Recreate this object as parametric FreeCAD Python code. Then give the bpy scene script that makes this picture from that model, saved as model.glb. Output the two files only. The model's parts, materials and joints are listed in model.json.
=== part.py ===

☆ ☆ ☆ ☆ ☆ ☆ ☆

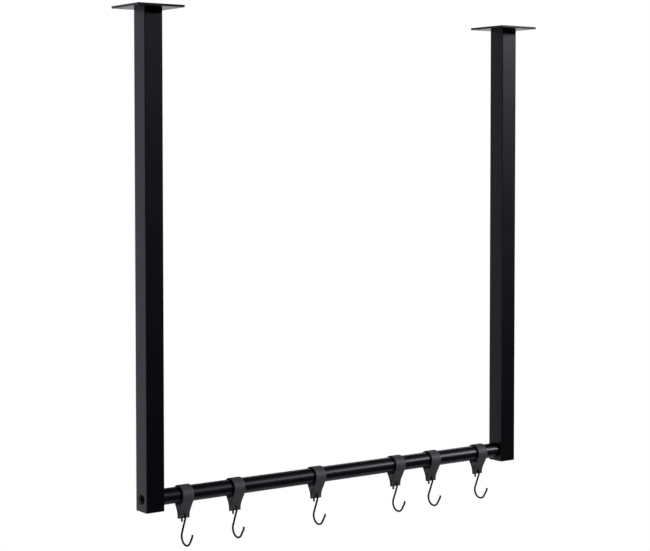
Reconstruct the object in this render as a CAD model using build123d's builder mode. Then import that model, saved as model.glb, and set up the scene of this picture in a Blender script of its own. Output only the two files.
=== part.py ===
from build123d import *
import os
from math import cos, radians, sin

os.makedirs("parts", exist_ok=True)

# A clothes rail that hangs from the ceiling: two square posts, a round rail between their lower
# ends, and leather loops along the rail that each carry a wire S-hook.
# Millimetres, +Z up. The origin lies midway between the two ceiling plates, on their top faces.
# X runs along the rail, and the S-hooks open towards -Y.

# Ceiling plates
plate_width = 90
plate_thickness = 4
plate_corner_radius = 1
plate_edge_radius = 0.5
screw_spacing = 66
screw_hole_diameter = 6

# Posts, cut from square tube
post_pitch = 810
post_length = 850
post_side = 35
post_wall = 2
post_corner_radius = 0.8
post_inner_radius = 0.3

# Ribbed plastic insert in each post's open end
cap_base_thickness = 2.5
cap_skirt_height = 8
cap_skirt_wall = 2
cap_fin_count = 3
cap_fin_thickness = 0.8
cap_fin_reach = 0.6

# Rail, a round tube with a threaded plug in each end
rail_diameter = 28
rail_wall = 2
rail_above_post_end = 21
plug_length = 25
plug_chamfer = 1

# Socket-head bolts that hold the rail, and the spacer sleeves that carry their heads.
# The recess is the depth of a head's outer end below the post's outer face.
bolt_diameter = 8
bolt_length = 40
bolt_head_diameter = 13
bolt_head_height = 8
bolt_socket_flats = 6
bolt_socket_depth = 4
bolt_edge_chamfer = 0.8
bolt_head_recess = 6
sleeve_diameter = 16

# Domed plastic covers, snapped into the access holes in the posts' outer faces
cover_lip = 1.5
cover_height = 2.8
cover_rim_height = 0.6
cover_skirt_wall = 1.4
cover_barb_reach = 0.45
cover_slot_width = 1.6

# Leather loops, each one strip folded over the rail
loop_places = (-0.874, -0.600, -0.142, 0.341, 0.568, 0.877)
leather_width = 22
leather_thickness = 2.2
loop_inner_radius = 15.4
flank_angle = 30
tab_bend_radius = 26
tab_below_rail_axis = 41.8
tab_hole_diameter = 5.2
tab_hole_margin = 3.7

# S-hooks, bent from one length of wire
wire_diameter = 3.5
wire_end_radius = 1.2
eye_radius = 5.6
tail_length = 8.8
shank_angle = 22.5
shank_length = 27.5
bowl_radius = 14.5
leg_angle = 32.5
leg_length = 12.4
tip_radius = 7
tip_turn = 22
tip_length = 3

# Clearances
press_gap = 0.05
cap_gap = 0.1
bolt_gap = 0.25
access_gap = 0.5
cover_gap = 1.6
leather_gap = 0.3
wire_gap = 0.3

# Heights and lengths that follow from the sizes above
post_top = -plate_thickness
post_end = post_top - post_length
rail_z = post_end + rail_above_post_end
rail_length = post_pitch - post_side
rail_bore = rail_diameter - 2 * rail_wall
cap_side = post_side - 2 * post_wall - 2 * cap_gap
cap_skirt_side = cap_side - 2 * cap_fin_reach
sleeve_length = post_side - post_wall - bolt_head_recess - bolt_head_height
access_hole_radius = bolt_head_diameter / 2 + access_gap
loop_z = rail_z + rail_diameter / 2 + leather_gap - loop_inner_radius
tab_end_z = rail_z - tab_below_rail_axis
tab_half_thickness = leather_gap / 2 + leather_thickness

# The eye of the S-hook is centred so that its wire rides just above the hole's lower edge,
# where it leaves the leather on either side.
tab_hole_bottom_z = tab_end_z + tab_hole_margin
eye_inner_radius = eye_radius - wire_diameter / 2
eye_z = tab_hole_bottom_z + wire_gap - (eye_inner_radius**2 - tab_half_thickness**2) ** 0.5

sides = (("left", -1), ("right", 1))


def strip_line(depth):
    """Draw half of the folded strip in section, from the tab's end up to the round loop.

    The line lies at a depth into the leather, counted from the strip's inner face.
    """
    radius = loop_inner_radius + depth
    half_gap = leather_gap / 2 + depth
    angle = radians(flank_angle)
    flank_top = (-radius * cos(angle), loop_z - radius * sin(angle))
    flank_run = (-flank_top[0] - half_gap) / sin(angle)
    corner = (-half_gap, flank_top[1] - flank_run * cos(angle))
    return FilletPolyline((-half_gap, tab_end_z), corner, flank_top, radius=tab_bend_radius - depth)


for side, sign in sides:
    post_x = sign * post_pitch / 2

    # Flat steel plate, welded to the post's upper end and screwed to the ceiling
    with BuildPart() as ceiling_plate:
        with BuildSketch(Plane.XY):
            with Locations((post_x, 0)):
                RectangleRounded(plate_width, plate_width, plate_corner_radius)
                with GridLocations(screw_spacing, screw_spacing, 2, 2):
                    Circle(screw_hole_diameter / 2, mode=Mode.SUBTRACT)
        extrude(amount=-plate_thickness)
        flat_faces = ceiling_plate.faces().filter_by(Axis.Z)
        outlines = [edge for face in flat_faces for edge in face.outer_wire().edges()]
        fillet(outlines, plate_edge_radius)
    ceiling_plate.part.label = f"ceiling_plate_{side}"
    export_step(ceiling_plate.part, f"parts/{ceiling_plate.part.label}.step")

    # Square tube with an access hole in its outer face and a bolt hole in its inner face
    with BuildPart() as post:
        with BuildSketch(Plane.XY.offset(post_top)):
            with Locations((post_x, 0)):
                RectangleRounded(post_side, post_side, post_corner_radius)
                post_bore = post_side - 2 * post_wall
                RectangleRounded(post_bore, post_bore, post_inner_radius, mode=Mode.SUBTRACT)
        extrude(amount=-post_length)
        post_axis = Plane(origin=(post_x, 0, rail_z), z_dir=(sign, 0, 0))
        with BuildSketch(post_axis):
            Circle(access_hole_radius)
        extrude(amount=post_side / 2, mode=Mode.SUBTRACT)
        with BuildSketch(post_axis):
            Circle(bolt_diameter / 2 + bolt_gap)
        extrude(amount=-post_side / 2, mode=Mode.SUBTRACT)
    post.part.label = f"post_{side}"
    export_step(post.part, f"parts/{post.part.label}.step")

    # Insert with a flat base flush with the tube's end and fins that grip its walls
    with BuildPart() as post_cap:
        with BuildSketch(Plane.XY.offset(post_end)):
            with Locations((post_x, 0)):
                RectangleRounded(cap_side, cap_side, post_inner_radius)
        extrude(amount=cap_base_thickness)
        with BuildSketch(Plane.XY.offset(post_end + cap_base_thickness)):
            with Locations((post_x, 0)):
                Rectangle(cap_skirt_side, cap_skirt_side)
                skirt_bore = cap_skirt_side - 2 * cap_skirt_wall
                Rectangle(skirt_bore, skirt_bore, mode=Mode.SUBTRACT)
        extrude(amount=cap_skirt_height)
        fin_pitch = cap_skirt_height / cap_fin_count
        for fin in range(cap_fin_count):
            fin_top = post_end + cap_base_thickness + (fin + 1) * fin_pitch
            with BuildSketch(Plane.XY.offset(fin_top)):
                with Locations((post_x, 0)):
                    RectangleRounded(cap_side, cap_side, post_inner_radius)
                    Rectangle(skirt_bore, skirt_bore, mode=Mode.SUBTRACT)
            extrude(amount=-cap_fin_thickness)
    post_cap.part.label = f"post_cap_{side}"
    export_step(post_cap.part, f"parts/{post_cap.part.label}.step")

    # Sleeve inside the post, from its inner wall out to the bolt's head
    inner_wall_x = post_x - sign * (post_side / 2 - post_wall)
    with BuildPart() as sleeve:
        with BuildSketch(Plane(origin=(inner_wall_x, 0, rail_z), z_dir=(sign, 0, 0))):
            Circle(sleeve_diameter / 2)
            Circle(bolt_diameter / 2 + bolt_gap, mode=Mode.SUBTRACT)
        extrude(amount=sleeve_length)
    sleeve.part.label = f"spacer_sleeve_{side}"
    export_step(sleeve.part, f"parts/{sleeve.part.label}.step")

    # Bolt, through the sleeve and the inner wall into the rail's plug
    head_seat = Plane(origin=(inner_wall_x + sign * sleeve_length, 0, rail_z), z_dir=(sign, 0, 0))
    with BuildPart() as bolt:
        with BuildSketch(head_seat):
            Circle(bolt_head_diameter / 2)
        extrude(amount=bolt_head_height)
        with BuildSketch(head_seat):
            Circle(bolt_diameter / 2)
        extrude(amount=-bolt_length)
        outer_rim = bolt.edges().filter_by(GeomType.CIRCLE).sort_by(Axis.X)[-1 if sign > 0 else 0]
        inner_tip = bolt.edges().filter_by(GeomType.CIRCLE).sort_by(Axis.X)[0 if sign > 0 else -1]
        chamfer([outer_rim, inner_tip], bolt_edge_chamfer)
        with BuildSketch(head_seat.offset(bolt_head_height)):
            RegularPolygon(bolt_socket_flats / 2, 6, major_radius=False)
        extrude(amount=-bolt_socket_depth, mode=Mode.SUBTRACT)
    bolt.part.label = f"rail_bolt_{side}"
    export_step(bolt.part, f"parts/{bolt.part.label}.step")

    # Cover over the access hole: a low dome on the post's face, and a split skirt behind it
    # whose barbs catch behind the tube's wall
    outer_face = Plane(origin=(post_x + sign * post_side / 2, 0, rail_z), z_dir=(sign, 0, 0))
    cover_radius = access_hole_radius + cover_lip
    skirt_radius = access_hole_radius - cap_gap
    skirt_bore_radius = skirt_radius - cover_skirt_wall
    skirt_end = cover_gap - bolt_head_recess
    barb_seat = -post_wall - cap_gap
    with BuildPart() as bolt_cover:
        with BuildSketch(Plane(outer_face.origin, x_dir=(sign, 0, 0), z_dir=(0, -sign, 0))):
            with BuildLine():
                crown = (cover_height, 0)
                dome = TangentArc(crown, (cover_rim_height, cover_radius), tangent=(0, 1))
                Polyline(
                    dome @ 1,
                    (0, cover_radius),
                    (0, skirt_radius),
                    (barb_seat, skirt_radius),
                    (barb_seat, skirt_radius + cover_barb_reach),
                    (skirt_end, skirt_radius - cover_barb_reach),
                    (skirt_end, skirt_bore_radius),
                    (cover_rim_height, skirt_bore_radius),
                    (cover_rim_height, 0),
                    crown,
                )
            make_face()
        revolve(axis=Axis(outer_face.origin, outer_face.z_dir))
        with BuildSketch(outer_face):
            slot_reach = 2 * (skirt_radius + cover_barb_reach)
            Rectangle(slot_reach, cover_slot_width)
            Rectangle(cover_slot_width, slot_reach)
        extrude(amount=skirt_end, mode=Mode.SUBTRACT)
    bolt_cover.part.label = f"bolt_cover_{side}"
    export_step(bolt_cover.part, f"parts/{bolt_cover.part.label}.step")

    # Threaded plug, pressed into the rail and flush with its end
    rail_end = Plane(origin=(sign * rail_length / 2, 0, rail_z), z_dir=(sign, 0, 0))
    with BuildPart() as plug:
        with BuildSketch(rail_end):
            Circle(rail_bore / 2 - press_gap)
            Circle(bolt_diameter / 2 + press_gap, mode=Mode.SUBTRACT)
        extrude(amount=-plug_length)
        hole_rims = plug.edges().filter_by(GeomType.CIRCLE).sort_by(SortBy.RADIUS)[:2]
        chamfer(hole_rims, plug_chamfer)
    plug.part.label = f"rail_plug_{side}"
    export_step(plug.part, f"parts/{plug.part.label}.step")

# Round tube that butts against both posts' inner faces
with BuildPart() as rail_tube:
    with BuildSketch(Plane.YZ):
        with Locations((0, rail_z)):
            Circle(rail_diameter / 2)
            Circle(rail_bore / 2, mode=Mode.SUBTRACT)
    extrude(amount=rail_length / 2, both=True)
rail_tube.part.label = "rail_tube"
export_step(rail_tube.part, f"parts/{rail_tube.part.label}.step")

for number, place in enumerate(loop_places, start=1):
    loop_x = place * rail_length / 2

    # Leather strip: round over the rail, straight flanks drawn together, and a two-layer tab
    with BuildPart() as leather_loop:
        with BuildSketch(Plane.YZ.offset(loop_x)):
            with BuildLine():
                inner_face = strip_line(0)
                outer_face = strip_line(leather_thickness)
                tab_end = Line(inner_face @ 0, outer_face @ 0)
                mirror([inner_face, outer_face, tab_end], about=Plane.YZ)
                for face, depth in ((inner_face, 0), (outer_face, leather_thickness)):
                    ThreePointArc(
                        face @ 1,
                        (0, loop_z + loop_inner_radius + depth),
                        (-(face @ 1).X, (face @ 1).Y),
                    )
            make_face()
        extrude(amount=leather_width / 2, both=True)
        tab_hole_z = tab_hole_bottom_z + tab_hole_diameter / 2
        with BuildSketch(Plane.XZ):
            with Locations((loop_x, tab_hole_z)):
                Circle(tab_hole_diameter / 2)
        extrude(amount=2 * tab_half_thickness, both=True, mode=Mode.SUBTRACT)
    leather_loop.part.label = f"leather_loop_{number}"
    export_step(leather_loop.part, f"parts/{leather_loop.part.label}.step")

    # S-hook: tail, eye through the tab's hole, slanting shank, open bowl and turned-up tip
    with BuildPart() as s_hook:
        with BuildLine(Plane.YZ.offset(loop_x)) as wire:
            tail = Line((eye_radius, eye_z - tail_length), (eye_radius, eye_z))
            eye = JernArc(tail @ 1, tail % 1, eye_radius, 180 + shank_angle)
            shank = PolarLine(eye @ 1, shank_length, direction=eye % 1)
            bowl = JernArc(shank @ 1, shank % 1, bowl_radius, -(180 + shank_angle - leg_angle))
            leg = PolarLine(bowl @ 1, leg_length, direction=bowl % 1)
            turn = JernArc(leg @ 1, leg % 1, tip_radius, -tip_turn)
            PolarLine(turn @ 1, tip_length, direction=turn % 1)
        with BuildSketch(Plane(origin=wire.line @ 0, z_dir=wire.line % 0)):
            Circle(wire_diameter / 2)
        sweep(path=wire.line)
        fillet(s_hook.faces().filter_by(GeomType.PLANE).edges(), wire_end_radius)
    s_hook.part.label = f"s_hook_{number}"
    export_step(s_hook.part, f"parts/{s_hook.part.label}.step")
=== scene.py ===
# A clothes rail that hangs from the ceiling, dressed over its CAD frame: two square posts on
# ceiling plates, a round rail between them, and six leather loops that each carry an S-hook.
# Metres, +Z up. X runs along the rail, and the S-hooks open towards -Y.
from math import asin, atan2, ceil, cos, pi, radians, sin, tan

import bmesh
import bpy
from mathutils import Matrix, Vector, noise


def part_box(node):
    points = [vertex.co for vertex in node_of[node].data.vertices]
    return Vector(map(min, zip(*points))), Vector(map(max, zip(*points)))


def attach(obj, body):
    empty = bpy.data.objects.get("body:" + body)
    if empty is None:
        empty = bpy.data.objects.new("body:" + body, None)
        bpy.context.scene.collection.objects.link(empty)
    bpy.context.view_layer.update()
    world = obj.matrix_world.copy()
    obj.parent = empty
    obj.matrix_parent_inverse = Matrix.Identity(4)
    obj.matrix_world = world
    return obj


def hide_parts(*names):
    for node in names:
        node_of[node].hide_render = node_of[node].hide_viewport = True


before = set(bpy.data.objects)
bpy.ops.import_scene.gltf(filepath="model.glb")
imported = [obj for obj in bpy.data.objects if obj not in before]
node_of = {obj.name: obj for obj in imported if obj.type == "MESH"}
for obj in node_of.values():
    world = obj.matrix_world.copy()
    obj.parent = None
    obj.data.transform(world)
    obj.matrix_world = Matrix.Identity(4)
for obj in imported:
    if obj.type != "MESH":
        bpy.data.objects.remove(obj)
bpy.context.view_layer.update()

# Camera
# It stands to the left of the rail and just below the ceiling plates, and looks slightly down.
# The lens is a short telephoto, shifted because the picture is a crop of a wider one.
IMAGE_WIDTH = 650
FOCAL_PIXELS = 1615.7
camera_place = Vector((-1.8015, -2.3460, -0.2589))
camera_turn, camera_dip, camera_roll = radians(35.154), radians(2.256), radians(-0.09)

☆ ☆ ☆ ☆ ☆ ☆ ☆

▶ Given exercise
Looking at the data above, return every line from the one with "Reconstruct the object" down to the one with "post_inner_radius = 0.3", exactly and inclusively.

▶ The solution
Reconstruct the object in this render as a CAD model using build123d's builder mode. Then import that model, saved as model.glb, and set up the scene of this picture in a Blender script of its own. Output only the two files.
=== part.py ===
from build123d import *
import os
from math import cos, radians, sin

os.makedirs("parts", exist_ok=True)

# A clothes rail that hangs from the ceiling: two square posts, a round rail between their lower
# ends, and leather loops along the rail that each carry a wire S-hook.
# Millimetres, +Z up. The origin lies midway between the two ceiling plates, on their top faces.
# X runs along the rail, and the S-hooks open towards -Y.

# Ceiling plates
plate_width = 90
plate_thickness = 4
plate_corner_radius = 1
plate_edge_radius = 0.5
screw_spacing = 66
screw_hole_diameter = 6

# Posts, cut from square tube
post_pitch = 810
post_length = 850
post_side = 35
post_wall = 2
post_corner_radius = 0.8
post_inner_radius = 0.3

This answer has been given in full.